L'heure se fait désormais très tardive, mais Michael insiste pour que soit tourné un dernier morceau, 'Sing for the Submarine', dans l'étrange silo qui jouxte la piscine.
Des versions acoustiques de morceaux encore en cours d'enregistrement, la plus belle chose qui puisse en jaillir serait de les faire changer de formes, de les faire évoluer par la confrontation à une situation inédite. L'écho du coup de coude de Michael sur les parois du silo, l'énergie qui se dégage de la performance en font non seulement le point culminant de cette session, mais également un tournant important pour le projet même des Concerts à Emporter - la version album en sortira fortement influencée. Non plus documenter le processus créatif en simple spectateur mais presque y participer. Avec toujours cette question sous-jacente de l'endroit d'où l'on parle (provoquer ou documenter, témoigner ou changer un peu le cours des choses), et à qui.

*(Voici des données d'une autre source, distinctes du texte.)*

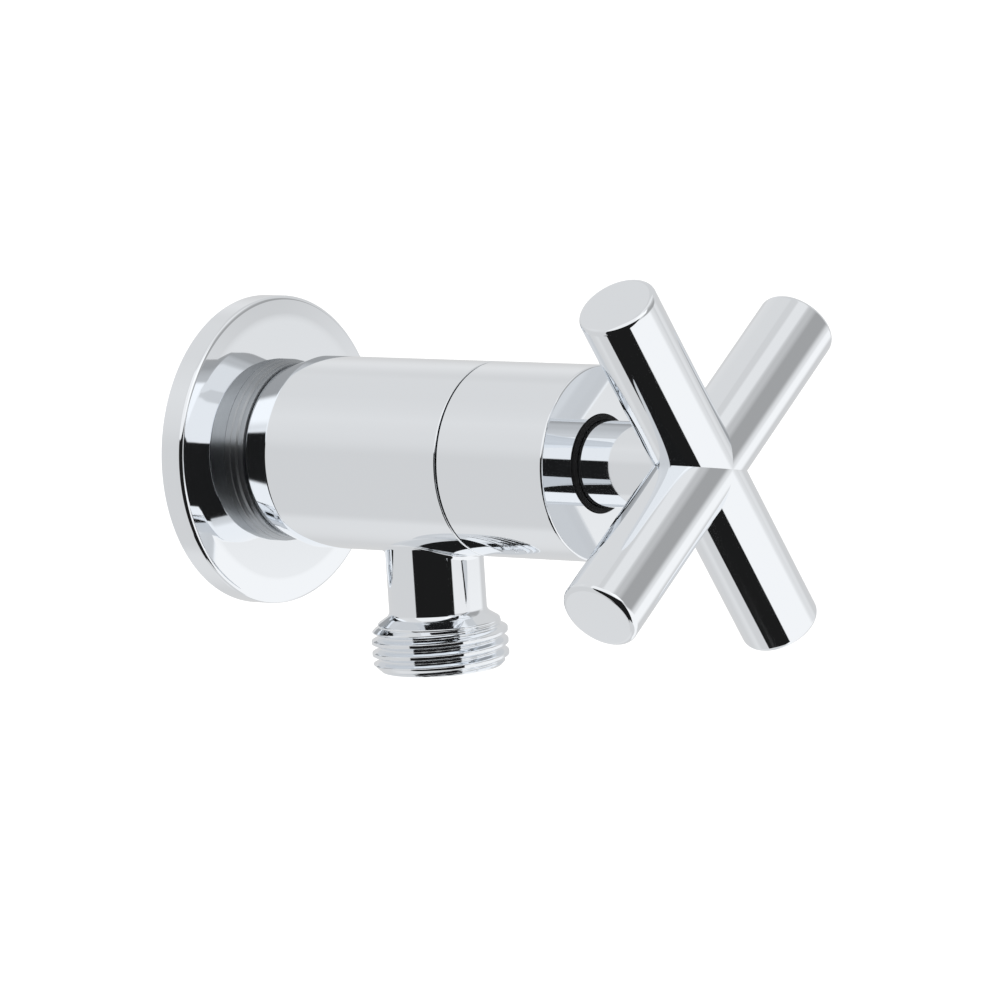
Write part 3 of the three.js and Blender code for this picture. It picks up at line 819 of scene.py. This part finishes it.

24 mars 2008, Royal Albert Hall, London. Près d'un an après ce premier coup de fil, REM est de retour, une semaine avant la sortie de Accelerate. Premières notes furieuses, premiers mouvements de bras de Stipe, quelques mots exultés, un crachat qui explose sur le premier rang. Le public hurle, REM est VRAIMENT de retour et c'est une incroyable surprise. Sur un 'Losing My Religion' attendu depuis si longtemps, Michael lance un regard, un mouvement de la main discret. Un dernier signe qui marque la fin d'une belle aventure, qui m'aura donné la liberté folle d'expérimenter des idées et de développer des formes, et dont je ne sais pas trop comment ni pourquoi elle a commencé.
Petit sourire en coin, Monsieur Stipe, verre à la main, se penche et glisse à l'oreille, "je pense que l'on a fait quelque chose d'assez unique ensemble".